Researchers Find Gene Responsible For Susceptibility To Panic Disorder

Posted on December 2, 2013

A study published recently in the Journal of Neuroscience points, for the first time, to the gene trkC as a factor in susceptibility to the disease. The researchers define the specific mechanism for the formation of fear memories which will help in the development of new pharmacological and cognitive treatments.

Five out of every 100 people* in Spain suffer from panic disorder, one of the diseases included within the anxiety disorders, and they experience frequent and sudden attacks of fear that may influence their everyday lives, sometimes even rendering them incapable of things like going to the shops, driving the car or holding down a job.

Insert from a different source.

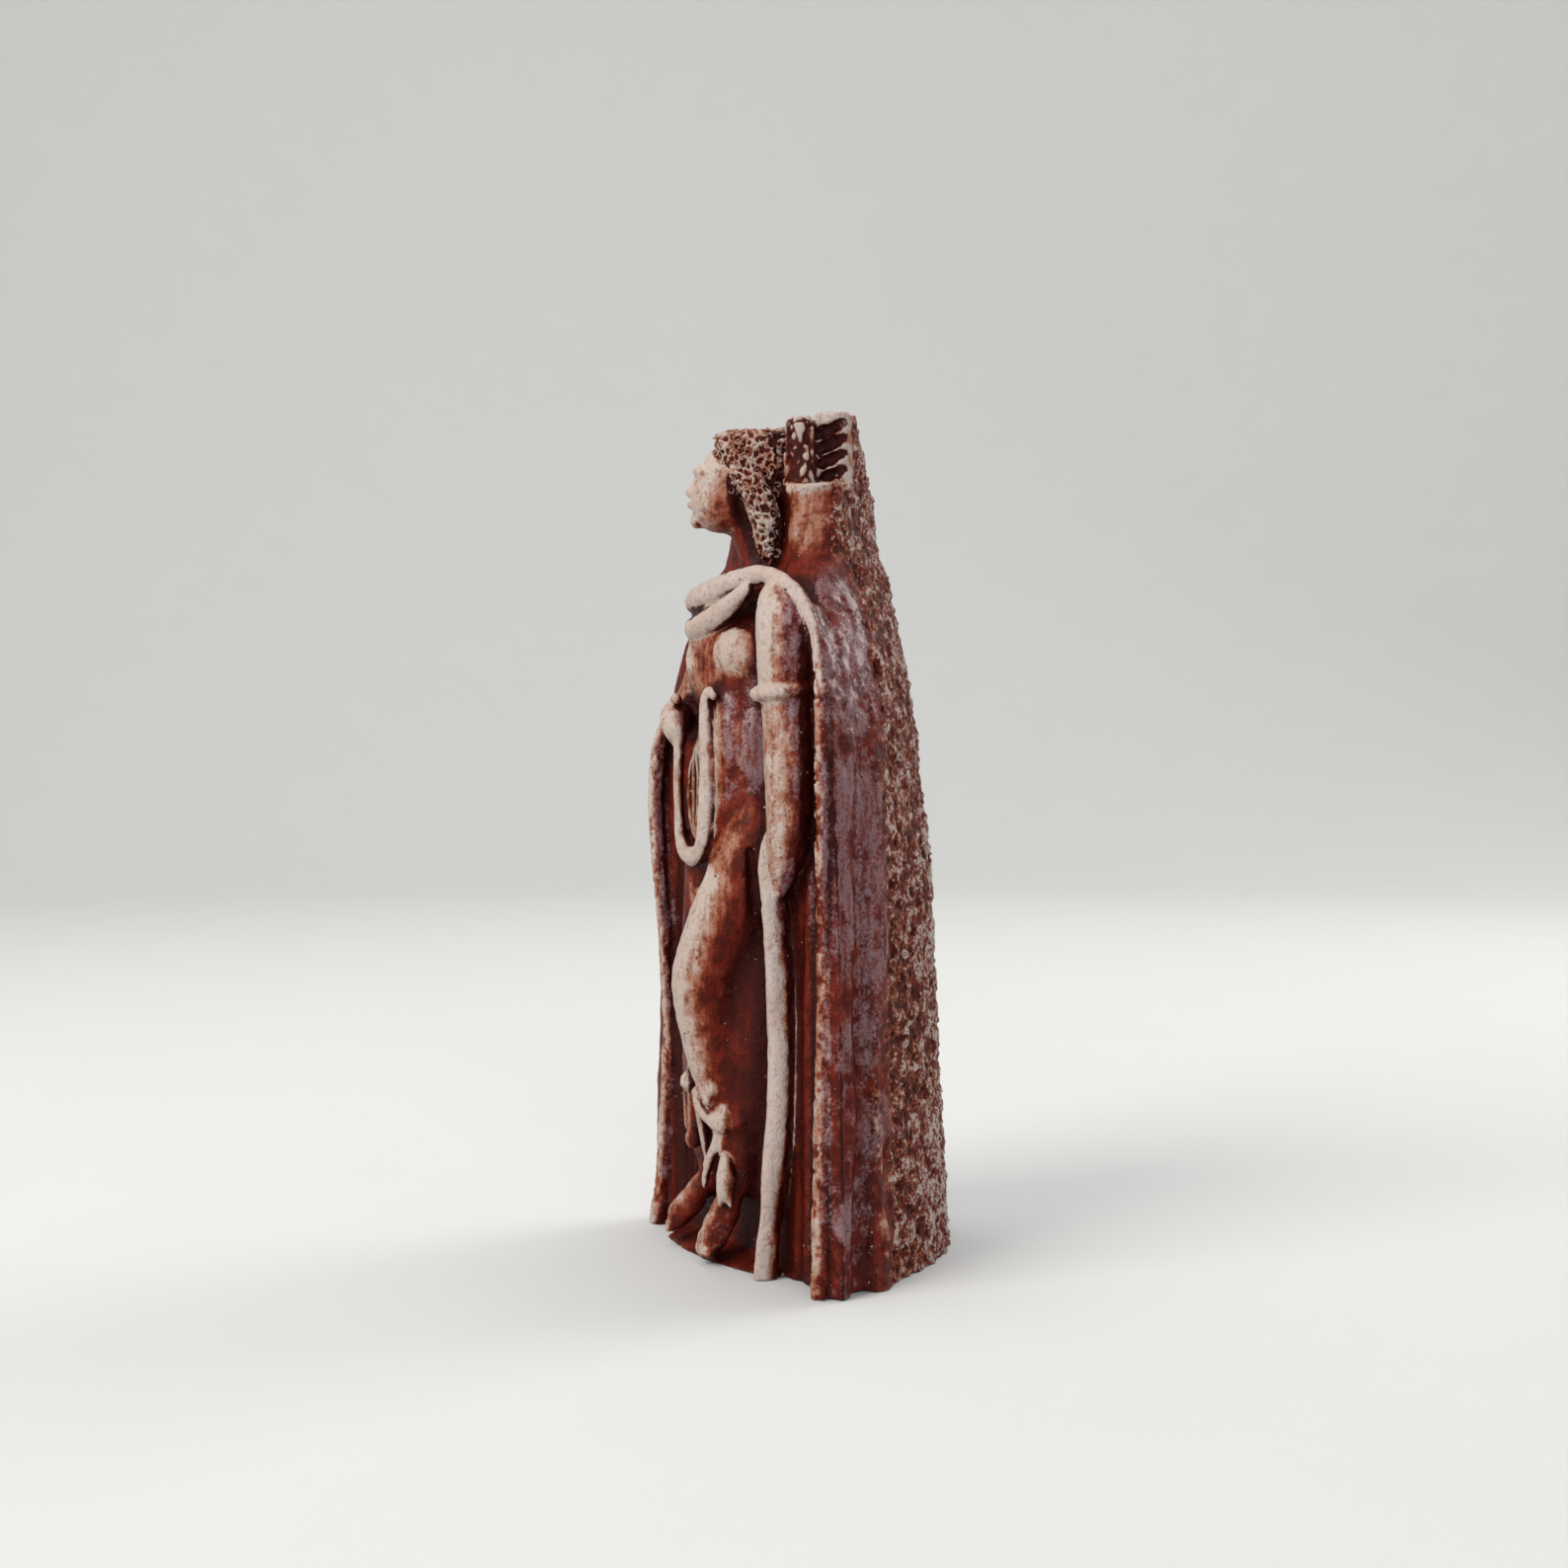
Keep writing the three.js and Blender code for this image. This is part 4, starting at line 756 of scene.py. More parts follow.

It was known that this disease had a neurobiological and genetic basis and for some time the search had been on to discover which genes were involved in its development, with certain genes being implicated without their physiopathological contribution being understood. Now, for the first time, researchers from the Centre for Genomic Regulation (CRG) have revealed that the gene NTRK3, responsible for encoding a protein essential for the formation of the brain, the survival of neurones and establishing connections between them, is a factor in genetic susceptibility to panic disorder.

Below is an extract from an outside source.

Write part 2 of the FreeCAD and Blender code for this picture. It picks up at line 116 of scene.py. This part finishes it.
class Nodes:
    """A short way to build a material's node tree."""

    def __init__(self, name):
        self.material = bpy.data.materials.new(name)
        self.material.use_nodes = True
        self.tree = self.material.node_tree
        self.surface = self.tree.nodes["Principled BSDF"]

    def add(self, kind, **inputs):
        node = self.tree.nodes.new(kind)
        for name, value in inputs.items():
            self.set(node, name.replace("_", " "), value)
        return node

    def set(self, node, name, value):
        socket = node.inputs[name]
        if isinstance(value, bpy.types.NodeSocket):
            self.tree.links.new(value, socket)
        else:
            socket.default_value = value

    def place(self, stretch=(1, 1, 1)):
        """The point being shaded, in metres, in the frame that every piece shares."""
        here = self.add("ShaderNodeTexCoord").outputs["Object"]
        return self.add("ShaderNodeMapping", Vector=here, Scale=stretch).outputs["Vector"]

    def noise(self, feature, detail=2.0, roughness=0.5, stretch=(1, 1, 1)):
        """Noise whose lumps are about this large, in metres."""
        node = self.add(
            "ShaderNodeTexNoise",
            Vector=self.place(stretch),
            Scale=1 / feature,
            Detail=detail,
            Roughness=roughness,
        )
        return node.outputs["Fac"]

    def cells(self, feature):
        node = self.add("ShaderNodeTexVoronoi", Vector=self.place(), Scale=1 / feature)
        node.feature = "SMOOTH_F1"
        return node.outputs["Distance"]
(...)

"We have observed that deregulation of NTRK3 produces changes in brain development that lead to malfunctions in the fear-related memory system", explains Mara Dierssen, head of the Cellular and Systems Neurobiology group at the CRG. “In particular, this system is more efficient at processessing information to do with fear, the thing that makes a person overestimate the risk in a situation and therefore feel more frightened and, also, that stores that information in a more lasting and consistent manner".

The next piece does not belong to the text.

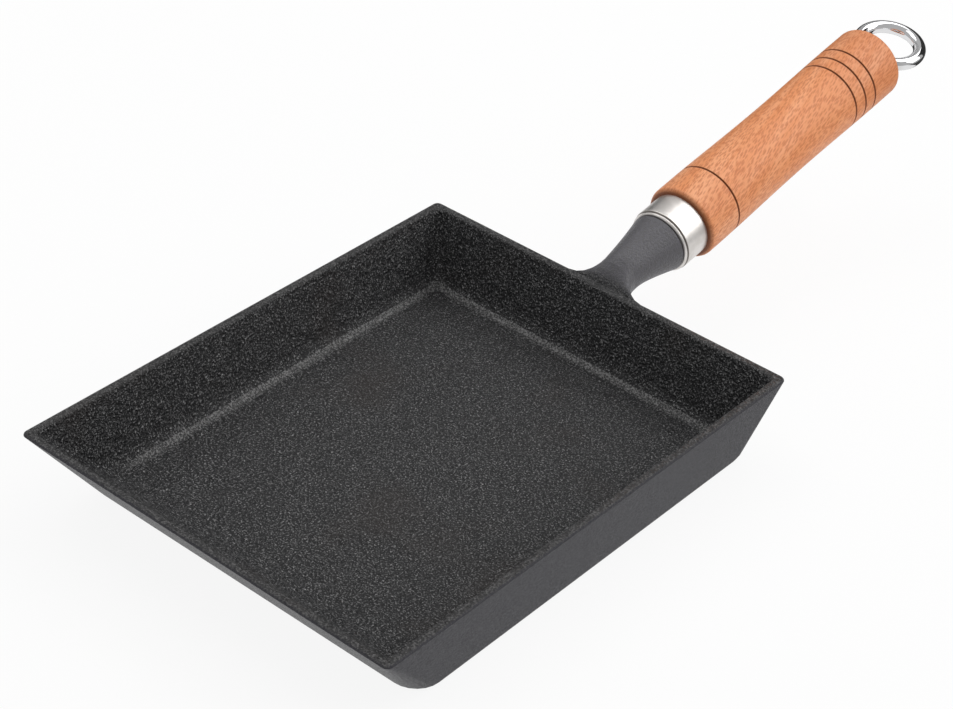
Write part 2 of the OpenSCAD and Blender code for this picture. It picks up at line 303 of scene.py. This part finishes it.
# The burnt colour of the grooves, also used as painted shade on the shoulder.
BURNT_AND_SHADE = (0.19, 0.055, 0.018)
BEECH_ROUGHNESS = (0.38, 0.55)
BEECH_SHEEN = 0.35
GROWTH_STRETCH = (240.0, 80.0, 8.0)
PORE_STRETCH = (2400.0, 2400.0, 260.0)
PORE_DEPTH = 0.03 * MM
RAY_STRETCH = (1500.0, 1500.0, 330.0)
RAY_SHARE = 0.62
DARKER_FROM = 118.0 * MM
DARKER_SHARE = 0.25
GROOVE_HALF = 0.18 * MM
GROOVE_SOFT = 0.5 * MM
SHOULDER = (HANDLE_FROM + 0.3 * MM, HANDLE_FROM + 1.8 * MM)
BY_FERRULE = (12.6 * MM, 13.6 * MM)
HAND_DIRT = 0.18


def from_axis(tree, place):
    """The distance from the handle's axis."""
    length = tree.nodes.new("ShaderNodeVectorMath")
    length.operation = "LENGTH"
    tree.links.new(stretched(tree, place, (1.0, 1.0, 0.0)), length.inputs[0])
    return length.outputs["Value"]


def beech_grain():
    """The frame whose Z runs with the fibres."""
    return GRAIN_RUN.to_track_quat("Z", "Y").to_matrix().to_4x4()


def burnt_marks_and_shade(tree, turned, station):
    """The share of the burnt colour: full in the burnt grooves, less on the shoulder as painted shade, and at
    the handled end as dirt.
    """
    burnt = near_station(tree, station, GROOVES[0], GROOVE_HALF, GROOVE_SOFT)
    for middle in GROOVES[1:]:
        burnt = reckon(tree, "MAXIMUM", burnt, near_station(tree, station, middle, GROOVE_HALF, GROOVE_SOFT))
    # Painted shade: the rounded shoulder behind the ferrule is darkened, most near the axis.
    shoulder_shade = reckon(tree, "MULTIPLY", between(tree, station, *SHOULDER, 1.0, 0.0),
                      between(tree, from_axis(tree, turned), *BY_FERRULE, 0.95, 0.45))
    handled = near_station(tree, station, HANDLE_END, 0.3 * MM, 1.2 * MM)
    return reckon(tree, "MAXIMUM", reckon(tree, "MAXIMUM", burnt, shoulder_shade),
                  reckon(tree, "MULTIPLY", handled, HAND_DIRT))


def oiled_beech():
    material, tree, shader = blank_material("oiled_beech")
    turned = place_on(tree, handle_frame)
    station = part_of(tree, turned, "Z")
    grain = place_on(tree, beech_grain())
    growth = noise(tree, stretched(tree, grain, GROWTH_STRETCH), 1.0, detail=3.0, roughness=0.6)
    pores = noise(tree, stretched(tree, grain, PORE_STRETCH), 1.0, detail=2.0, roughness=0.6)
    cells = tree.nodes.new("ShaderNodeTexVoronoi")
    cells.feature = "F1"
    tree.links.new(stretched(tree, grain, RAY_STRETCH), cells.inputs["Vector"])
    cells.inputs["Scale"].default_value = 1.0
    rays = between(tree, cells.outputs["Distance"], 0.26, 0.62, RAY_SHARE, 0.0)

    body = blended(tree, between(tree, growth, 0.35, 0.68), BEECH, BEECH_PALE)
    pored = blended(tree, between(tree, pores, 0.50, 0.74, 0.0, 0.5), body, BEECH_FLECK)
    rayed = blended(tree, rays, pored, BEECH_FLECK)
    # The wood is painted darker towards the handle's end.
    darker_to_end = blended(tree, between(tree, station, DARKER_FROM, HANDLE_END, 0.0, DARKER_SHARE), rayed, BEECH_DARKER)
    marked = blended(tree, burnt_marks_and_shade(tree, turned, station), darker_to_end, BURNT_AND_SHADE)
    tree.links.new(marked, shader.inputs["Base Color"])
    tree.links.new(between(tree, pores, 0.35, 0.7, *BEECH_ROUGHNESS), shader.inputs["Roughness"])
    shader.inputs["Specular IOR Level"].default_value = BEECH_SHEEN
    tree.links.new(relief(tree, pores, PORE_DEPTH), shader.inputs["Normal"])
    return material


dress("handle", oiled_beech())


# The rod is zinc-plated steel. It runs through the wood, screws into the neck, bears on the wood
# with a small collar in the recess at the handle's end, and is forged flat there to an eye.
ZINC = (0.66, 0.66, 0.67)
ZINC_DULL = (0.48, 0.48, 0.49)
ZINC_RUBBED = (0.36, 0.35, 0.34)
ZINC_ROUGHNESS = (0.28, 0.45)
SPANGLES_A_METRE = 420.0
SPANGLE_DEPTH = 0.02 * MM
EYE_AT = 162.6 * MM
RUBBED_SHARE = 0.35


def bright_zinc():
    material, tree, shader = blank_material("bright_zinc")
    place = place_on(tree, handle_frame)
    spangle = noise(tree, place, SPANGLES_A_METRE, detail=3.0)
    metal = blended(tree, between(tree, spangle, 0.35, 0.7), ZINC, ZINC_DULL)
    at_eye = near_station(tree, part_of(tree, place, "Z"), EYE_AT, 2.4 * MM, 0.8 * MM)
    rubbed = blended(tree, reckon(tree, "MULTIPLY", at_eye, RUBBED_SHARE), metal, ZINC_RUBBED)
    tree.links.new(rubbed, shader.inputs["Base Color"])
    shader.inputs["Metallic"].default_value = 1.0
    tree.links.new(between(tree, spangle, 0.3, 0.7, *ZINC_ROUGHNESS), shader.inputs["Roughness"])
    tree.links.new(relief(tree, spangle, SPANGLE_DEPTH), shader.inputs["Normal"])
    return material


dress("handle_rod", bright_zinc())


# The ring is bent from round steel wire, butt welded, polished and chromed. It swings in the eye,
# which has rubbed the chrome a little duller where it touches.
CHROME = (0.88, 0.88, 0.89)
CHROME_WORN = (0.72, 0.71, 0.70)
CHROME_ROUGHNESS = (0.03, 0.10)
CHROME_RUBS_A_METRE = 300.0
CHROME_RUB_DEPTH = 0.003 * MM


def polished_chrome():
    material, tree, shader = blank_material("polished_chrome")
    rubs = noise(tree, place_on(tree), CHROME_RUBS_A_METRE, detail=4.0, roughness=0.6)
    station = part_of(tree, place_on(tree, handle_frame), "Z")
    contact = reckon(tree, "MULTIPLY", near_station(tree, station, EYE_AT, 2.0 * MM, 2.5 * MM), 0.6)
    dulled = reckon(tree, "MAXIMUM", contact, between(tree, rubs, 0.50, 0.85, 0.0, 0.5))
    tree.links.new(blended(tree, dulled, CHROME, CHROME_WORN), shader.inputs["Base Color"])
    shader.inputs["Metallic"].default_value = 1.0
    tree.links.new(between(tree, rubs, 0.4, 0.8, *CHROME_ROUGHNESS), shader.inputs["Roughness"])
    tree.links.new(relief(tree, rubs, CHROME_RUB_DEPTH), shader.inputs["Normal"])
    return material


dress("ring", polished_chrome())


# The floor is a wide sheet of white paper that the pan stands on. It shows white to the camera,
# keeps a soft shadow, and is a little darker where metal mirrors it.
FLOOR_HALF = 3.0
FLOOR_DROP = 0.2 * MM
PAPER = (0.86, 0.86, 0.86)
PAPER_FIBRE = (0.88, 0.88, 0.88)
FIBRES_A_METRE = 900.0
SHOWN_WHITE = 0.90
MIRRORED_WHITE = 0.84


def seen_as(tree, to_camera, to_mirrors):
    """One value for rays from the camera, and another for those that polished metal and glass send on."""
    path = tree.nodes.new("ShaderNodeLightPath")
    mirrored = reckon(tree, "MAXIMUM", path.outputs["Is Glossy Ray"], path.outputs["Is Transmission Ray"])
    return reckon(tree, "MAXIMUM", reckon(tree, "MULTIPLY", path.outputs["Is Camera Ray"], to_camera),
                  reckon(tree, "MULTIPLY", mirrored, to_mirrors))


def white_paper():
    material, tree, shader = blank_material("white_paper")
    fibres = noise(tree, place_on(tree), FIBRES_A_METRE, detail=2.0)
    tree.links.new(blended(tree, fibres, PAPER, PAPER_FIBRE), shader.inputs["Base Color"])
    shader.inputs["Roughness"].default_value = 0.9
    shader.inputs["Specular IOR Level"].default_value = 0.1
    glow = tree.nodes.new("ShaderNodeEmission")
    tree.links.new(seen_as(tree, 1.0, MIRRORED_WHITE), glow.inputs["Strength"])
    mix = tree.nodes.new("ShaderNodeMixShader")
    tree.links.new(seen_as(tree, SHOWN_WHITE, 1.0), mix.inputs["Fac"])
    tree.links.new(shader.outputs["BSDF"], mix.inputs[1])
    tree.links.new(glow.outputs["Emission"], mix.inputs[2])
    out = [n for n in tree.nodes if n.type == "OUTPUT_MATERIAL"][0]
    tree.links.new(mix.outputs["Shader"], out.inputs["Surface"])
    return material


floor_mesh = bpy.data.meshes.new("floor")
floor_mesh.from_pydata([(-FLOOR_HALF, -FLOOR_HALF, 0.0), (FLOOR_HALF, -FLOOR_HALF, 0.0),
                        (FLOOR_HALF, FLOOR_HALF, 0.0), (-FLOOR_HALF, FLOOR_HALF, 0.0)], [], [(0, 1, 2, 3)])
floor = bpy.data.objects.new("floor", floor_mesh)
bpy.context.scene.collection.objects.link(floor)
floor.location.z = -FLOOR_DROP
floor_mesh.materials.append(white_paper())


# The studio is a white room with soft boxes high behind, high on the left and lower behind on the
# right. Dark cards stand and lie behind the handle, where only reflections show them, and give
# the steel and the chrome their dark edges.
MIDDLE = (0.0, 0.06, 0.02)
CARD_BLACK = 0.02
CARD_GREY = 0.40
CARD_AWAY = 1.45
CARD_STEPS = 10
BACK_CARD_TOP = 1.15
LOW_CARD_TOP = 0.36
GREY_CARD_TOP = 1.05
LYING_LEFT = -1.1
LYING_RIGHT = 0.9
LYING_FROM = 0.325
LYING_TO = 1.5
LYING_LIFT = 0.5 * MM
ROOM_LIGHT = 0.55
ROOM_MIRRORED = 0.45


def soft_box(name, place, target, width, height, power):
    lamp = bpy.data.lights.new(name, "AREA")
    lamp.shape = "RECTANGLE"
    lamp.size = width
    lamp.size_y = height
    lamp.energy = power
    holder = bpy.data.objects.new(name, lamp)
    holder.location = place
    holder.rotation_euler = (Vector(target) - Vector(place)).to_track_quat("-Z", "Y").to_euler()
    bpy.context.scene.collection.objects.link(holder)


soft_box("high_back_box", (0.22, 0.88, 1.20), MIDDLE, 1.1, 0.70, 5.8)
soft_box("high_left_box", (-0.78, 0.05, 1.30), MIDDLE, 0.85, 0.85, 4.8)
soft_box("back_right_box", (1.08, 1.00, 0.85), MIDDLE, 0.9, 0.9, 6.0)


def studio_card(name, points, faces, shade):
    """A card of one grey that is seen in reflections only."""
    mesh = bpy.data.meshes.new(name)
    mesh.from_pydata(points, [], faces)
    material, tree, shader = blank_material(name)
    shader.inputs["Base Color"].default_value = (shade, shade, shade, 1.0)
    shader.inputs["Roughness"].default_value = 0.9
    mesh.materials.append(material)
    card = bpy.data.objects.new(name, mesh)
    bpy.context.scene.collection.objects.link(card)
    card.visible_camera = False
    card.visible_diffuse = False
    card.visible_shadow = False


def standing_card(name, turn_from, turn_to, low, high, shade):
    """An upright card round the set, from one bearing to another in degrees."""
    points = []
    for step in range(CARD_STEPS + 1):
        turn = math.radians(turn_from + (turn_to - turn_from) * step / CARD_STEPS)
        for height in (low, high):
            points.append((CARD_AWAY * math.sin(turn), CARD_AWAY * math.cos(turn), height))
    faces = [(2 * k, 2 * k + 2, 2 * k + 3, 2 * k + 1) for k in range(CARD_STEPS)]
    studio_card(name, points, faces, shade)


standing_card("black_card_back", -16.0, 22.0, 0.0, BACK_CARD_TOP, CARD_BLACK)
standing_card("black_card_low", -80.0, -16.0, 0.0, LOW_CARD_TOP, CARD_BLACK)
standing_card("grey_card_left", -80.0, -16.0, LOW_CARD_TOP, GREY_CARD_TOP, CARD_GREY)
studio_card("black_card_lying",
            [(LYING_LEFT, LYING_FROM, LYING_LIFT), (LYING_RIGHT, LYING_FROM, LYING_LIFT),
             (LYING_RIGHT, LYING_TO, LYING_LIFT), (LYING_LEFT, LYING_TO, LYING_LIFT)],
            [(0, 1, 2, 3)], CARD_BLACK)

world = bpy.data.worlds.new("white_room")
bpy.context.scene.world = world
world.use_nodes = True
world_tree = world.node_tree
world_tree.nodes.clear()
room = world_tree.nodes.new("ShaderNodeBackground")
room.inputs["Color"].default_value = (1.0, 1.0, 1.0, 1.0)
room.inputs["Strength"].default_value = ROOM_LIGHT
seen = world_tree.nodes.new("ShaderNodeBackground")
seen.inputs["Color"].default_value = (1.0, 1.0, 1.0, 1.0)
world_tree.links.new(seen_as(world_tree, 1.0, ROOM_MIRRORED), seen.inputs["Strength"])
world_mix = world_tree.nodes.new("ShaderNodeMixShader")
world_out = world_tree.nodes.new("ShaderNodeOutputWorld")
world_tree.links.new(seen_as(world_tree, 1.0, 1.0), world_mix.inputs["Fac"])
world_tree.links.new(room.outputs["Background"], world_mix.inputs[1])
world_tree.links.new(seen.outputs["Background"], world_mix.inputs[2])
world_tree.links.new(world_mix.outputs["Shader"], world_out.inputs["Surface"])


# The camera looks down on the pan from the front right, with the handle running away from it. It
# stands where the pan's outline in the photograph puts it.
AZIMUTH = math.radians(37.95)
ELEVATION = math.radians(35.15)
ROLL = math.radians(4.33)
DISTANCE = 0.815
TARGET = Vector((-0.0173, 0.05115, 0.015))
FOCAL_PIXELS = 2435.0
IMAGE_WIDTH = 953.0
SENSOR = 36.0

back = Vector((math.sin(AZIMUTH) * math.cos(ELEVATION),
               -math.cos(AZIMUTH) * math.cos(ELEVATION), math.sin(ELEVATION)))
level = Vector((math.cos(AZIMUTH), math.sin(AZIMUTH), 0.0))
upright = back.cross(level)
right = level * math.cos(ROLL) + upright * math.sin(ROLL)
up = upright * math.cos(ROLL) - level * math.sin(ROLL)
camera_data = bpy.data.cameras.new("camera")
camera_data.sensor_fit = "HORIZONTAL"
camera_data.sensor_width = SENSOR
camera_data.lens = FOCAL_PIXELS * SENSOR / IMAGE_WIDTH
camera_data.clip_start = 0.01
camera = bpy.data.objects.new("camera", camera_data)
bpy.context.scene.collection.objects.link(camera)
turned_to_pan = Matrix((right, up, back)).transposed().to_4x4()
camera.matrix_world = Matrix.Translation(TARGET + back * DISTANCE) @ turned_to_pan
bpy.context.scene.camera = camera
bpy.context.scene.view_settings.view_transform = "Standard"

bpy.context.view_layer.update()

Different regions of the human brain are responsible for processing this feeling, although the hippocampus and amygdala play crucial roles. On the one hand, the hippocampus is responsible for forming memories and processing contextual information, which means that the person may be afraid of being in places where they could suffer a panic attack; and on the other, the amygdala is crucial in converting this information into a physiological fear response.

Although these circuits are activated in everyone in warning situations, what the CRG researchers have discovered is that "in those people who suffer from panic disorder there is overactivation of the hippocampus and altered activation in the amygdala circuitry, resulting in exaggerated formation of fear memories", explains Davide D'Amico, a PhD student at the CRG, co-author of the work and the article published in the Journal of Neuosciences, together with Dierssen and the researcher Mónica Santos.

They have also found that Tiagabine, a drug that modulates the brain's fear inhibition system, is able to reverse the formation of panic memories. Although it had already been observed to alleviate certain symptoms in some patients, "we have discovered that it specifically helps restore the fear memory system", points out Dierssen.